**Objective**
Reproduce each line that includes the word "axes".
_ _ _ _ _
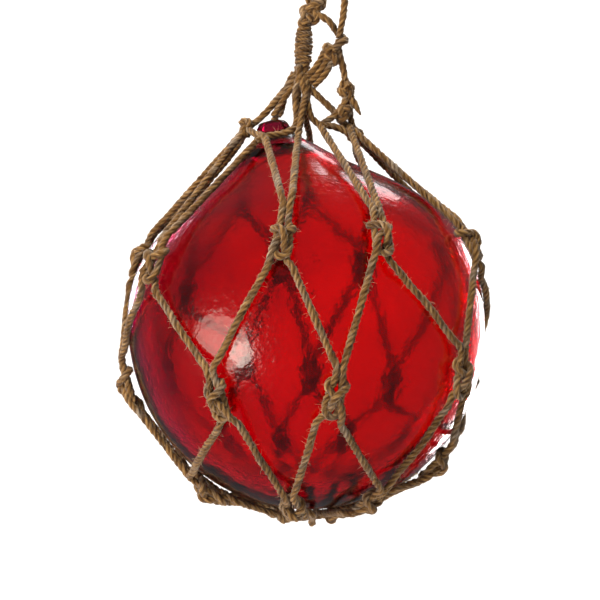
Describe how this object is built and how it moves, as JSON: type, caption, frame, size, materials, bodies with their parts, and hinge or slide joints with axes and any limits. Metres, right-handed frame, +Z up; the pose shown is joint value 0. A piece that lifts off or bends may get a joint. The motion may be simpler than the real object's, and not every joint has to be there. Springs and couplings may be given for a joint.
{
  "type": "glass float ball",
  "caption": "Hollow blown glass float ball in a knotted cord net, gathered into a hanger with a loop to hang it by.",
  "frame": {"origin": "inside of the top of the hanging loop, where a hook bears, with the ball straight below it", "axes": "+Z up along the hanging line, -Y towards the viewer of the picture, +X to the viewer's right"},
  "size_m": [0.1602, 0.1604, 0.2557],
  "materials": {
    "glass": "gloss",
    "jute": "matte"
  },
  "bodies": {
    "root": {"glass_float": "glass", "net": "jute", "hanging_loop": "jute"}
  },
  "joints": []
}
_ _ _ _ _
**Finished task**
Describe how this object is built and how it moves, as JSON: type, caption, frame, size, materials, bodies with their parts, and hinge or slide joints with axes and any limits. Metres, right-handed frame, +Z up; the pose shown is joint value 0. A piece that lifts off or bends may get a joint. The motion may be simpler than the real object's, and not every joint has to be there. Springs and couplings may be given for a joint.
  "frame": {"origin": "inside of the top of the hanging loop, where a hook bears, with the ball straight below it", "axes": "+Z up along the hanging line, -Y towards the viewer of the picture, +X to the viewer's right"},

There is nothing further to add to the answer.